Alertmanager Integration

Lenses comes with an alerting subsystem that can be tailored to individual needs. More information about the alerting subsystem can be found at the user guide section.

For an alerting system to be complete, there is usually the requirement for alerts management and notifications. In simple terms there has to be a way for an alert to reach the proper team within the proper timeframe whilst not overwhelming the team with alerts it hasn’t ownership of, duplicates or are a byproduct of a top level alert. As such, Lenses integrates with the Alertmanager software which provides alerts deduplication, grouping and routing via various backends (such as email, pagerduty, slack) as well as silencing and inhibition.

Lenses Configuration

To configure the Alertmanager integration, just a couple options are needed. The only mandatory option is the Alertmanager endpoint setting. Alertmanager clusters (multiple endpoints) are well supported:

lenses.alert.manager.endpoints="http://alertmanager.1.url:9093,http://alertmanager.2.url:9093"

A useful option is the generator URL, where the Lenses address should be set. That way alerts will include a link to Lenses, which the recipient can use to quickly navigate to the web interface:

lenses.alert.manager.generator.url="http://lenses.url:9991"

For the complete list of reference options, please visit the configuration reference.

../../_images/l-am-ss.png

Lenses™ | Alertmanager Service Status

Alerts Attributes

Although alertmanager inner workings and configuration is beyond the scope of this guide, it is useful to briefly go into some of the details, so it will be easier to get the most out of this feature.

Alerts are posted to alertmanager as JSON objects. Each alert has a set of labels and a set of annotations. The set of labels is what uniquely identifies the alert, whilst the annotations serve as further elaborate descriptions of the event.

Alertmanager can use the set of labels in order to deduplicate, group, route, silence and inhibit alerts, whilst the annotations (and a field called generatorURL) can be sent, along with the labels, to a recipient to help quickly understand the issue.

Lenses alerts offer these main labels [1]:

label name description values
category the category of the alert Infrastructure, Consumers, Kafka Connect, Topics
instance the URL or the subsystem that triggered the event can be the address of a broker, a description like UnderReplication, etc
severity the severity of the event INFO, MEDIUM, HIGH, CRITICAL [2]
[1]There are more labels actually but vary by instance. Only these three are present in all alerts and can be considered stable, so that the alertmanager configuration may be built around them.
[2]There is also a LOW level but it is not in use currently.

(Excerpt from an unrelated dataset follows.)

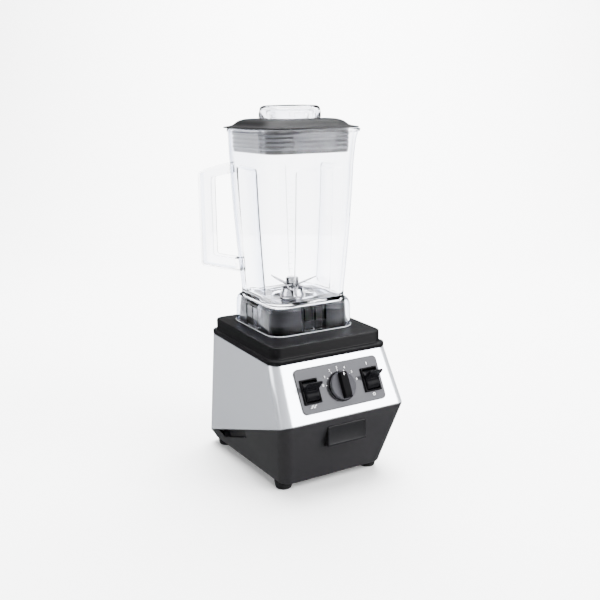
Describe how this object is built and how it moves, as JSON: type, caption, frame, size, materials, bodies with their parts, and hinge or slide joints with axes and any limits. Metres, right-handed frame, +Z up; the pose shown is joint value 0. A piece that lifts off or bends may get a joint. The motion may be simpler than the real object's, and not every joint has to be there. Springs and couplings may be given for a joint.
{
  "type": "countertop blender",
  "caption": "Countertop blender: square motor base with paddle switches and a speed knob, clear tall jar with a side handle, black lid and clear measuring cap.",
  "frame": {"origin": "middle of the whole object's footprint, on the surface the feet stand on", "axes": "+Z up along the jar and motor axis, -Y towards the control panel, +X to the right seen from the front"},
  "size_m": [0.2038, 0.2642, 0.5206],
  "materials": {
    "housing_plastic": "fine satin-textured black moulding",
    "silver_paint": "satin metallic silver, smooth",
    "plate_plastic": "satin black moulding",
    "panel_grey": null,
    "control_black": "gloss black moulding",
    "rubber": "black rubber",
    "clear_copolyester": "clear thick-walled copolyester moulding",
    "lid_black": "soft black lid moulding with a low sheen",
    "polished_steel": "polished stainless steel",
    "laminated_iron": "stacked iron laminations",
    "copper": "enamelled copper",
    "cast_zinc": "cast alloy",
    "inner_plastic": "dark moulding",
    "circuit_board": "green board",
    "carbon": "pressed carbon"
  },
  "bodies": {
    "base": {"lower_housing": "housing_plastic", "upper_housing": "silver_paint", "top_plate": "plate_plastic", "centering_pad": "rubber", "control_panel": "panel_grey", "name_plate": "housing_plastic", "bottom_cover": "housing_plastic", "cable_gland": "housing_plastic", "foot_front_left": "rubber", "foot_front_right": "rubber", "foot_rear_left": "rubber", "foot_rear_right": "rubber", "foot_screw_front_left": "polished_steel", "foot_screw_front_right": "polished_steel", "foot_screw_rear_left": "polished_steel", "foot_screw_rear_right": "polished_steel", "pulse_switch_body": "control_black", "power_switch_body": "control_black", "speed_control": "inner_plastic", "control_board": "circuit_board", "motor_stator": "laminated_iron", "field_winding_upper": "copper", "field_winding_lower": "copper", "motor_bracket_upper": "cast_zinc", "motor_bracket_lower": "cast_zinc", "motor_bearing_upper": "laminated_iron", "motor_bearing_lower": "laminated_iron", "brush_holder_left": "cast_zinc", "brush_holder_right": "cast_zinc", "carbon_brush_left": "carbon", "carbon_brush_right": "carbon", "fan_duct": "inner_plastic", "motor_mount_1": "rubber", "motor_mount_2": "rubber", "motor_mount_3": "rubber", "motor_mount_4": "rubber"},
    "rotor": {"motor_shaft": "laminated_iron", "armature": "laminated_iron", "commutator": "copper", "cooling_fan": "inner_plastic", "drive_socket": "cast_zinc"},
    "jar": {"jar": "clear_copolyester", "blade_hub": "polished_steel", "hub_nut": "polished_steel", "shaft_seal": "rubber", "blade_bearing_upper": "polished_steel", "blade_bearing_lower": "polished_steel"},
    "blades": {"blade_shaft": "polished_steel", "upper_blade": "polished_steel", "middle_blade": "polished_steel", "lower_blade": "polished_steel", "blade_nut": "polished_steel", "jar_coupler": "polished_steel"},
    "lid": {"lid": "lid_black"},
    "cap": {"measuring_cap": "clear_copolyester"},
    "knob": {"speed_knob": "control_black", "knob_spindle": "polished_steel"},
    "pulse": {"pulse_paddle": "control_black"},
    "power": {"power_paddle": "control_black"}
  },
  "joints": [
    {"name": "motor_spin", "type": "hinge", "parent": "base", "child": "rotor", "pos_m": [0.00195, 0.02182, 0.118], "axis": [0, 0, 1], "continuous": true},
    {"name": "jar_lift", "type": "slide", "parent": "base", "child": "jar", "axis": [0, 0, 1], "range_m": [0, 0.06]},
    {"name": "blade_spin", "type": "hinge", "parent": "jar", "child": "blades", "pos_m": [0.00195, 0.02182, 0.245], "axis": [0, 0, 1], "continuous": true},
    {"name": "lid_lift", "type": "slide", "parent": "jar", "child": "lid", "axis": [0, 0, 1], "range_m": [0, 0.05]},
    {"name": "cap_lift", "type": "slide", "parent": "lid", "child": "cap", "axis": [0, 0, 1], "range_m": [0, 0.045]},
    {"name": "knob_turn", "type": "hinge", "parent": "base", "child": "knob", "pos_m": [0.00295, -0.10909, 0.14631], "axis": [0, -0.8802, 0.4747], "range_deg": [-78, 78]},
    {"name": "pulse_press", "type": "hinge", "parent": "base", "child": "pulse", "pos_m": [-0.04545, -0.10852, 0.14736], "axis": [1, 0, 0], "range_deg": [0, 20], "stiffness_Nm_per_rad": 0.25, "springref_deg": -11.46},
    {"name": "power_rock", "type": "hinge", "parent": "base", "child": "power", "pos_m": [0.05135, -0.10852, 0.14736], "axis": [1, 0, 0], "range_deg": [0, 30]}
  ],
  "couplings": [
    {"joint": "blade_spin", "follows": "motor_spin", "ratio": 1}
  ]
}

Lenses alerts have these annotations:

annotation name description values
source the source of the event default is Lenses unless configured otherwise
summary the summary of the event depends on the alert

Alertmanager Example

In the example below, alertmanager is configured with three receivers: default, urgent and emergency. There are three backends available as well: email, slack and pushover. The default receiver sends events only to slack. The urgent receiver sends events to both email and slack, whilst the emergency receiver sends to all three backends.

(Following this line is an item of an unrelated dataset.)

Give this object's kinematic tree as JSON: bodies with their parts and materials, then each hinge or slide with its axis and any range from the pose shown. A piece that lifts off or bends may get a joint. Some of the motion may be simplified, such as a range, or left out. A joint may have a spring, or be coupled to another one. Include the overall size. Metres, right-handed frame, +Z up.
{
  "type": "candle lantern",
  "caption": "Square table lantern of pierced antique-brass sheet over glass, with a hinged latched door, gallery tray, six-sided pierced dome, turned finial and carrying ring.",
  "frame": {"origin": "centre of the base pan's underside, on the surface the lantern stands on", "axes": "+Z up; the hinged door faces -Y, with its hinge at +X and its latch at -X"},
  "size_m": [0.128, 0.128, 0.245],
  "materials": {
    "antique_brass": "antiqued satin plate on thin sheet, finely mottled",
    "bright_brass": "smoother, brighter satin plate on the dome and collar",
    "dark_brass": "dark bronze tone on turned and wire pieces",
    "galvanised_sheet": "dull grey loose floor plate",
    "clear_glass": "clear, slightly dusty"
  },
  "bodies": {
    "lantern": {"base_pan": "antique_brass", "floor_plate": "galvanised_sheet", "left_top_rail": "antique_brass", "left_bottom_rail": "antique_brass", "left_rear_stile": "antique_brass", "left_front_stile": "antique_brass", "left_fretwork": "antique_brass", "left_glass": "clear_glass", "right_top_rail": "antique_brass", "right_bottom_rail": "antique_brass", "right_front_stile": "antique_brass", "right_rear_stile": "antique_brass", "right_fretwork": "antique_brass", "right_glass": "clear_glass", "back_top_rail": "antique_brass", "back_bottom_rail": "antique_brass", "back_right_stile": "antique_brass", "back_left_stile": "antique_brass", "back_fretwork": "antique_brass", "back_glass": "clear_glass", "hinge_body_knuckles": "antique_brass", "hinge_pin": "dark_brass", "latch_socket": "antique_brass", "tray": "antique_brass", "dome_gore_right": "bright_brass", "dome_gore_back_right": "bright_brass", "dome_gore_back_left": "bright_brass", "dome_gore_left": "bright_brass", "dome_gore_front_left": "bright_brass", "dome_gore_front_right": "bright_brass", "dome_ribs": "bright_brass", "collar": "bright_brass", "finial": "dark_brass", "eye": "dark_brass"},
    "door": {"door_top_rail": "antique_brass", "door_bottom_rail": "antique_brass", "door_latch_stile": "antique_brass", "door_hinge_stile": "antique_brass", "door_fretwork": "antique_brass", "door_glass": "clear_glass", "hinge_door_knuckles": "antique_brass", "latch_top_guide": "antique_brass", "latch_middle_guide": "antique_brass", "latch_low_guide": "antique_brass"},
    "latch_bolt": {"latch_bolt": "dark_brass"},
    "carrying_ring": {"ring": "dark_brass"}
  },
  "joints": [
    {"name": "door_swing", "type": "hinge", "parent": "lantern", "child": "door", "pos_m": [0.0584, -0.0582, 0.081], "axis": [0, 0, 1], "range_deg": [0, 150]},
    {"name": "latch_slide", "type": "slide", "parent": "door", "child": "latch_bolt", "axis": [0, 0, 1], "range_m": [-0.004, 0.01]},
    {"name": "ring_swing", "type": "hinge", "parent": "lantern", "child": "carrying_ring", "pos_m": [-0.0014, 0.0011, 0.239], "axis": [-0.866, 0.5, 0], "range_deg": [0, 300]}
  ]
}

The routing rules send Infrastructure category events of HIGH or CRITICAL severity to the emergency receiver so the team can receive push notifications to their mobile phones and act immediately. The rest of the categories of events of HIGH or CRITICAL severity are sent to the urgent receiver, so the proper team member can get email notifications. At last, all other events (events that didn’t match a routing rule) will be sent to the default receiver, which will post them to a slack channel, where a member of the team can look at a time of convenience.

Also two inhibition rules are set. If a CRITICAL alert is triggered, alertmanager will not sent notifications for any other events until the CRITICAL issue is resolved. This is because the main problem (maybe a broker can no more serve requests) will cause more problems. Team members should not be flooded with notifications but rather get one notification for the root cause. The second inhibition rule applies to events of severity HIGH. In that case events from the same instance but with lower severity will be inhibited until the main alert for this instance is resolved.

For the Slack notification a custom text is set, which includes the summary, source and generatorURL.

global:
  slack_api_url: https://hooks.slack.com/services/XXXXXXXXXXXXXXXXXXXXXXXXXXXXXXXXXXXXXXXXXXXX
  smtp_from: alertmanager@example.com
  smtp_smarthost: smtp.example.com:25
  smtp_auth_username: SMTP_USER
  smtp_auth_password: SMTP_PASS

route:
  # If an alert does not match any rule, it goes to the default:
  receiver: 'default'
  group_wait: 30s
  group_interval: 5m
  repeat_interval: 4h
  group_by: [category,severity]
  routes:
  - receiver: emergency
    match_re:
      severity: HIGH|CRITICAL
      category: Infrastructure
  - receiver: urgent
    match:
      severity: HIGH|CRITICAL

inhibit_rules:
- source_match:
    severity: 'CRITICAL'
  target_match_re:
    severity: 'INFO|MEDIUM|HIGH'
  equal: ['source']
- source_match:
    severity: 'HIGH'
  target_match_re:
    severity: 'INFO|MEDIUM'
  equal: ['instance','source']

receivers:
- name: 'default'
  slack_configs:
  - channel: alerts
    send_resolved: true
    text: {% raw %}"{{ range .Alerts }}{{ .Labels.instance }}: {{ .Annotations.summary }}.\nVia: {{ .Annotations.source }}\nGenerator: {{ .GeneratorURL }}\n{{ end }}"{% endraw %}

- name: 'urgent'
  email_configs:
  - to: 'user1@example.com, user2@example.com, user3@example.com'
  slack_configs:
  - channel: alerts
    send_resolved: true
    text: {% raw %}"{{ range .Alerts }}{{ .Labels.instance }}: {{ .Annotations.summary }}.\nVia: {{ .Annotations.source }}\nGenerator: {{ .GeneratorURL }}\n{{ end }}"{% endraw %}

- name: 'emergency'
  pushover_configs:
  - user_key: xxxxxxxxxxxxxxxxxxxxxxxxxxxxxx
    token: xxxxxxxxxxxxxxxxxxxxxxxxxxxxxx
    expire: 2m
  email_configs:
  - to: 'user1@example.com, user2@example.com, user3@example.com'
  slack_configs:
  - channel: alerts
    send_resolved: true
    text: {% raw %}"{{ range .Alerts }}{{ .Labels.instance }}: {{ .Annotations.summary }}\nVia: {{ .Annotations.source }}\nGenerator: {{ .GeneratorURL }}\n{{ end }}"{% endraw %}